Write each line out again exactly as written.

_ _ _ _

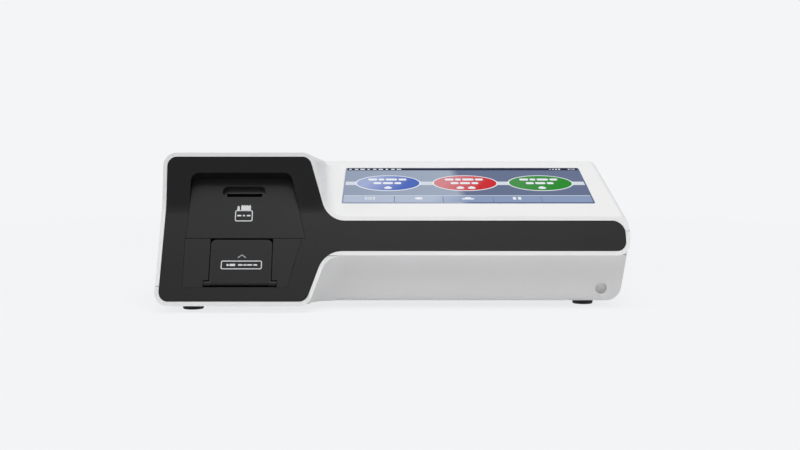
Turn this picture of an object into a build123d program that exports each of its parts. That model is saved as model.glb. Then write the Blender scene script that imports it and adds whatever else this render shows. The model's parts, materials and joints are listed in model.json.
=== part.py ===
from build123d import *

from math import atan2, cos, radians, sin, tan
import os

# Rapid test reader, millimetres.
# +X to the right, -Y towards the user, +Z up, z = 0 on the table, origin under the middle.

# ---------------------------------------------------------------- housing
WIDTH = 276.0
DEPTH = 220.0
HEIGHT = 90.5
FOOT_HEIGHT = 4.0
WALL = 2.5
FRONT_WALL = 4.8          # front wall behind the fascia's pocket and the pocket together
SLOPE = 29.1              # lean of the lower front from upright
UPPER_LEAN = 8.0          # lean of the tower front above the crease
CREASE_Z = 59.0
CREASE_R = 24.0
TOP_FALL = 4.2            # fall of the tower top towards the rear
TOWER_TOP_WIDTH = 88.0
SIDE_DRAFT = 1.6          # how far the left side leans in over its height
FLANK_LEAN = 16.2         # tower's right flank above the deck
FOOT_FLANK_LEAN = 20.4    # tower's right flank below the band
DECK_EDGE_Z = 53.3
DECK_TILT = 12.1
CREST_BACK = 156.0        # crest of the deck, behind the front
REAR_TOP_Z = 64.0
BAND_Z = 31.5             # underside of the band's rim
BAND_DEPTH = 38.0
LOWER_SETBACK = 22.5      # lower right front, behind the front
LOWER_TAPER = 9.1         # right side below the seam
UPPER_DRAFT = 2.8         # right side above the seam
SEAM_Z = 42.0
SEAM_FRONT_Z = 13.5       # seam's height at the tower's front
SEAM_GAP = 0.3
TOWER_EDGE_R = 8.0
DECK_EDGE_R = 5.0
CREST_R = 25.0
REAR_R = 12.0
BOTTOM_R = 9.5
CORNER_R = 11.5           # concave corner where the band's top meets the tower
FOOT_ARCH_R = 12.0        # concave corner under the band
BAND_END_R = 9.8
DECK_COVE_R = 8.0
LOWER_COVE_R = 13.0

# ---------------------------------------------------------------- black front
RIM = 2.5
FASCIA = 2.0
FIT = 0.15                # gap round an inlaid panel
PORT_INSET = 49.0         # centre line of the port, door and tray, from the left side
RECESS_TOP_S = 81.5       # heights with _S run up the sloping front from the bottom edge
RECESS_LEFT = 31.0        # recess edges, from the centre line
RECESS_TOP_RIGHT = 27.9
RECESS_RIGHT = 37.2
RECESS_R = 5.0
RECESS_WALL = 1.6
PLATE_TOP_S = 42.3        # seam between the recess floor and the lower plate
PLATE_BOTTOM_S = 11.2
PLATE_LEFT = 33.2
PLATE_TOP_RIGHT = 35.1
PLATE_BOTTOM_RIGHT = 27.3
PORT_S = 72.4
PORT_WIDTH = 25.5
PORT_HEIGHT = 6.75
PORT_DEPTH = 6.0
PORT_LEDGE = 1.4          # step behind the recess floor, round the card slot
CARD_SLOT = (21.0, 2.2)
WINDOW_MARGIN = 3.6

# ---------------------------------------------------------------- cartridge door
DOOR_WIDTH = 35.6
DOOR_TOP_S = 41.4
DOOR_R = 3.0
HINGE_S = 14.2
HINGE_DEPTH = 1.2
EAR_SPAN = 42.0
EAR_R = 1.5
PIN_R = 0.8
PIN_FIT = 0.06
DOOR_GAP = 0.5
EAR_BLOCK = 3.4

# ---------------------------------------------------------------- tray and its drive
TRAY_TRAVEL = 90.0
TRAY_PARK = 51.0          # tray's front edge behind the hinge line
TRAY_LENGTH = 105.0
TRAY_HALF = 14.0
TRAY_THICK = 8.0
TRAY_RISE = 12.2          # tray's underside over the hinge line
TONGUE = 2.0
TONGUE_THICK = 2.8
POCKET = (23.0, 74.0, 5.0)
RUN = 0.3                 # running gap of tray and rails
RAIL_HALF = 19.0
RAIL_OVER = 1.3           # rails above and below the tray
MODULE = 1.0
PINION_TEETH = 12
RACK_X = 10.75            # rack and pinion, from the centre line
RACK_WIDTH = 4.2
RACK_BAR = 1.95
BACKLASH = 0.3
SHAFT_R = 1.5
MOTOR_R = 10.0
MOTOR_LENGTH = 15.0
BRACKET = 1.5

# ---------------------------------------------------------------- screen
SCREEN_INSET = 93.0       # middle of the glass, from the right side
SCREEN_WIDTH = 154.0
SCREEN_DEPTH = 84.5
SCREEN_S = 27.2           # front edge of the glass, up the deck from its front edge
GLASS = 1.8
GASKET = 0.8
MODULE_SIZE = (160.0, 92.0, 6.0)

# ---------------------------------------------------------------- printer
PRINTER_INSET = 47.0      # middle of the printer, from the left side
LID_FRONT = 30.0          # places along the tower's top, from its middle
LID_BACK = 82.0
LID_HALF = 35.0
LID_THICK = 2.5
LID_GAP = 0.4
ROLL_R = 16.0
ROLL_WIDTH = 57.5
CORE_R = 6.3
ROLL_Y = 57.0
ROLL_Z = -22.5
BUCKET_HALF = 35.0
BUCKET_WALL = 1.6
PLATEN_R = 5.0
PLATEN_Y = 35.6
PLATEN_Z = -8.8
PLATEN_HALF = 28.8
PLATEN_SHAFT_R = 1.5
LUG = 2.2
GEAR_MODULE = 0.6
PLATEN_TEETH = 18
DRIVE_TEETH = 20
GEAR_WIDTH = 2.4
LID_BARREL_R = 4.6
LID_PIN_R = 1.25
BUTTON = (15.0, 8.0)
BUTTON_Y = 20.0
BUTTON_TRAVEL = 1.5

# ---------------------------------------------------------------- base, boards and rear panel
FOOT_PLACES = (20.4, 19.4, 24.9, 41.7, 24.0)  # left, front left, right, front right, rear
FOOT_R = 6.7
FOOT_SEAT = 1.0
BOSS_R = 3.4
BOSS_Z = 16.0
BOSS_INSET = 10.0
SCREW_R = 1.3
BOARD_THICK = 1.6
BOARD_GAP = (110.0, 22.0, 62.0, 7.0)  # board's edges from the left, right, front and rear of the housing
BOARD_Z = 11.0
DIMPLE_INSET = 16.6
DIMPLE_Z = 11.5
DIMPLE_R = 3.4
DIMPLE_DEPTH = 3.2

FRONT = -DEPTH / 2
BACK = DEPTH / 2
LEFT = -WIDTH / 2
RIGHT = WIDTH / 2
PORT_X = LEFT + PORT_INSET
PRINTER_X = LEFT + PRINTER_INSET
SCREEN_X = RIGHT - SCREEN_INSET
LEAN = tan(radians(SLOPE))
FLOOR = FOOT_HEIGHT + WALL


# ---------------------------------------------------------------- places
def front_y(z, depth=0.0):
    """Y of the lower front plane at height z, depth behind it measured square to it."""
    return FRONT + (z - FOOT_HEIGHT) * LEAN + depth / cos(radians(SLOPE))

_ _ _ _

● REPLY TO THE EXERCISE
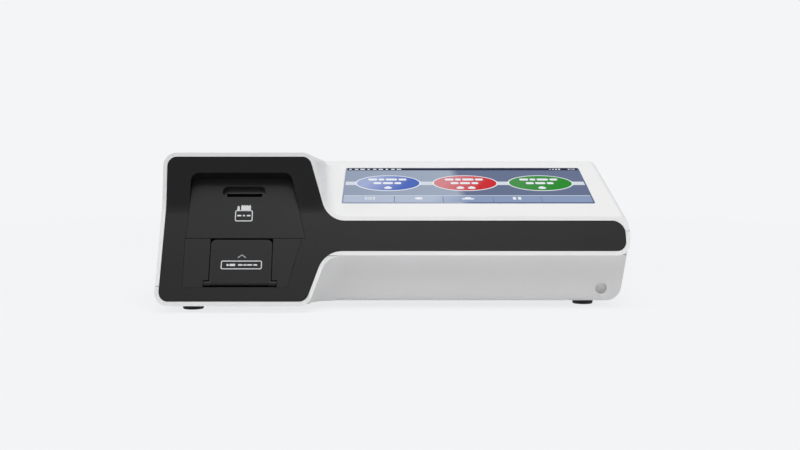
Turn this picture of an object into a build123d program that exports each of its parts. That model is saved as model.glb. Then write the Blender scene script that imports it and adds whatever else this render shows. The model's parts, materials and joints are listed in model.json.
=== part.py ===
from build123d import *

from math import atan2, cos, radians, sin, tan
import os

# Rapid test reader, millimetres.
# +X to the right, -Y towards the user, +Z up, z = 0 on the table, origin under the middle.

# ---------------------------------------------------------------- housing
WIDTH = 276.0
DEPTH = 220.0
HEIGHT = 90.5
FOOT_HEIGHT = 4.0
WALL = 2.5
FRONT_WALL = 4.8          # front wall behind the fascia's pocket and the pocket together
SLOPE = 29.1              # lean of the lower front from upright
UPPER_LEAN = 8.0          # lean of the tower front above the crease
CREASE_Z = 59.0
CREASE_R = 24.0
TOP_FALL = 4.2            # fall of the tower top towards the rear
TOWER_TOP_WIDTH = 88.0
SIDE_DRAFT = 1.6          # how far the left side leans in over its height
FLANK_LEAN = 16.2         # tower's right flank above the deck
FOOT_FLANK_LEAN = 20.4    # tower's right flank below the band
DECK_EDGE_Z = 53.3
DECK_TILT = 12.1
CREST_BACK = 156.0        # crest of the deck, behind the front
REAR_TOP_Z = 64.0
BAND_Z = 31.5             # underside of the band's rim
BAND_DEPTH = 38.0
LOWER_SETBACK = 22.5      # lower right front, behind the front
LOWER_TAPER = 9.1         # right side below the seam
UPPER_DRAFT = 2.8         # right side above the seam
SEAM_Z = 42.0
SEAM_FRONT_Z = 13.5       # seam's height at the tower's front
SEAM_GAP = 0.3
TOWER_EDGE_R = 8.0
DECK_EDGE_R = 5.0
CREST_R = 25.0
REAR_R = 12.0
BOTTOM_R = 9.5
CORNER_R = 11.5           # concave corner where the band's top meets the tower
FOOT_ARCH_R = 12.0        # concave corner under the band
BAND_END_R = 9.8
DECK_COVE_R = 8.0
LOWER_COVE_R = 13.0

# ---------------------------------------------------------------- black front
RIM = 2.5
FASCIA = 2.0
FIT = 0.15                # gap round an inlaid panel
PORT_INSET = 49.0         # centre line of the port, door and tray, from the left side
RECESS_TOP_S = 81.5       # heights with _S run up the sloping front from the bottom edge
RECESS_LEFT = 31.0        # recess edges, from the centre line
RECESS_TOP_RIGHT = 27.9
RECESS_RIGHT = 37.2
RECESS_R = 5.0
RECESS_WALL = 1.6
PLATE_TOP_S = 42.3        # seam between the recess floor and the lower plate
PLATE_BOTTOM_S = 11.2
PLATE_LEFT = 33.2
PLATE_TOP_RIGHT = 35.1
PLATE_BOTTOM_RIGHT = 27.3
PORT_S = 72.4
PORT_WIDTH = 25.5
PORT_HEIGHT = 6.75
PORT_DEPTH = 6.0
PORT_LEDGE = 1.4          # step behind the recess floor, round the card slot
CARD_SLOT = (21.0, 2.2)
WINDOW_MARGIN = 3.6

# ---------------------------------------------------------------- cartridge door
DOOR_WIDTH = 35.6
DOOR_TOP_S = 41.4
DOOR_R = 3.0
HINGE_S = 14.2
HINGE_DEPTH = 1.2
EAR_SPAN = 42.0
EAR_R = 1.5
PIN_R = 0.8
PIN_FIT = 0.06
DOOR_GAP = 0.5
EAR_BLOCK = 3.4

# ---------------------------------------------------------------- tray and its drive
TRAY_TRAVEL = 90.0
TRAY_PARK = 51.0          # tray's front edge behind the hinge line
TRAY_LENGTH = 105.0
TRAY_HALF = 14.0
TRAY_THICK = 8.0
TRAY_RISE = 12.2          # tray's underside over the hinge line
TONGUE = 2.0
TONGUE_THICK = 2.8
POCKET = (23.0, 74.0, 5.0)
RUN = 0.3                 # running gap of tray and rails
RAIL_HALF = 19.0
RAIL_OVER = 1.3           # rails above and below the tray
MODULE = 1.0
PINION_TEETH = 12
RACK_X = 10.75            # rack and pinion, from the centre line
RACK_WIDTH = 4.2
RACK_BAR = 1.95
BACKLASH = 0.3
SHAFT_R = 1.5
MOTOR_R = 10.0
MOTOR_LENGTH = 15.0
BRACKET = 1.5

# ---------------------------------------------------------------- screen
SCREEN_INSET = 93.0       # middle of the glass, from the right side
SCREEN_WIDTH = 154.0
SCREEN_DEPTH = 84.5
SCREEN_S = 27.2           # front edge of the glass, up the deck from its front edge
GLASS = 1.8
GASKET = 0.8
MODULE_SIZE = (160.0, 92.0, 6.0)

# ---------------------------------------------------------------- printer
PRINTER_INSET = 47.0      # middle of the printer, from the left side
LID_FRONT = 30.0          # places along the tower's top, from its middle
LID_BACK = 82.0
LID_HALF = 35.0
LID_THICK = 2.5
LID_GAP = 0.4
ROLL_R = 16.0
ROLL_WIDTH = 57.5
CORE_R = 6.3
ROLL_Y = 57.0
ROLL_Z = -22.5
BUCKET_HALF = 35.0
BUCKET_WALL = 1.6
PLATEN_R = 5.0
PLATEN_Y = 35.6
PLATEN_Z = -8.8
PLATEN_HALF = 28.8
PLATEN_SHAFT_R = 1.5
LUG = 2.2
GEAR_MODULE = 0.6
PLATEN_TEETH = 18
DRIVE_TEETH = 20
GEAR_WIDTH = 2.4
LID_BARREL_R = 4.6
LID_PIN_R = 1.25
BUTTON = (15.0, 8.0)
BUTTON_Y = 20.0
BUTTON_TRAVEL = 1.5

# ---------------------------------------------------------------- base, boards and rear panel
FOOT_PLACES = (20.4, 19.4, 24.9, 41.7, 24.0)  # left, front left, right, front right, rear
FOOT_R = 6.7
FOOT_SEAT = 1.0
BOSS_R = 3.4
BOSS_Z = 16.0
BOSS_INSET = 10.0
SCREW_R = 1.3
BOARD_THICK = 1.6
BOARD_GAP = (110.0, 22.0, 62.0, 7.0)  # board's edges from the left, right, front and rear of the housing
BOARD_Z = 11.0
DIMPLE_INSET = 16.6
DIMPLE_Z = 11.5
DIMPLE_R = 3.4
DIMPLE_DEPTH = 3.2

FRONT = -DEPTH / 2
BACK = DEPTH / 2
LEFT = -WIDTH / 2
RIGHT = WIDTH / 2
PORT_X = LEFT + PORT_INSET
PRINTER_X = LEFT + PRINTER_INSET
SCREEN_X = RIGHT - SCREEN_INSET
LEAN = tan(radians(SLOPE))
FLOOR = FOOT_HEIGHT + WALL


# ---------------------------------------------------------------- places
def front_y(z, depth=0.0):
    """Y of the lower front plane at height z, depth behind it measured square to it."""
    return FRONT + (z - FOOT_HEIGHT) * LEAN + depth / cos(radians(SLOPE))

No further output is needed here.